*On observation of the given figure it appears that the solid is a combination of two pyramids, So the problem can be solved by using the following formula*

#"Volume of a pyramid"=1/3xx"Area of its base"xx "its height"#

*The base of each pyramid is a trapezium and its area is determined by the following formula*

#"Area of Trapezium"#

#=1/2xx"sum of its two parallel sides"xx "distance between them"#

**Pyramid - I**

Its base is a Trapezium ABGC having parallel sides #BG=8'# and #AC=5'# and the distance between these sides is #AB=9'#

Again the height of this Pyramid #BF=7'# (Since each face angle at B is #90^@#)
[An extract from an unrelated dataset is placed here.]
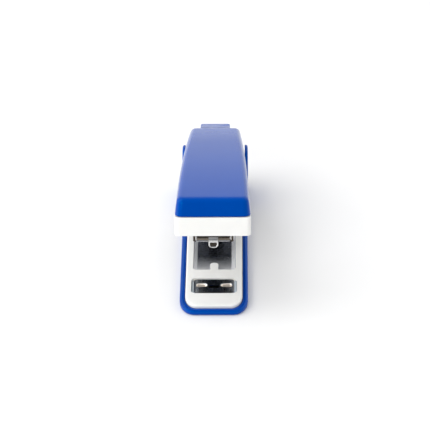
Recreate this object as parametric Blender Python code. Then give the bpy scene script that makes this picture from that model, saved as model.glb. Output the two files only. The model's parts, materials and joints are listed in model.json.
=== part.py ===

So volume of this *pyramid-I*

#V_1=1/3xx"Area of its Trapezoidal base ABGC"xx "Its height "BF#

#" "=1/3xx1/2(BG+AC)xxABxxBF#

#" "=1/3xx1/2(8+5)xx9xx7ft^3=136.5ft^3#

**Pyramid - II**

Its base is a Trapezium ADEC having parallel sides #AC=5'# and #DE=12'# and the distance between these sides is #AD=9'#

Again the height of this Pyramid #EK=BA=9'# (Since each face angle at A is #90^@#)

So volume of this *pyramid-II*

#V_2=1/3xx"Area of its Trapezoidal base ADEC"xx "Its height "BA#

#" "=1/3xx1/2(DE+AC)xxADxxBA#

#" "=1/3xx1/2(12+5)xx9xx9ft^3=229.5ft^3#

**So total volume of the solid**

#V=V_1+V_2=(136.5+229.5)ft^3=366ft^3#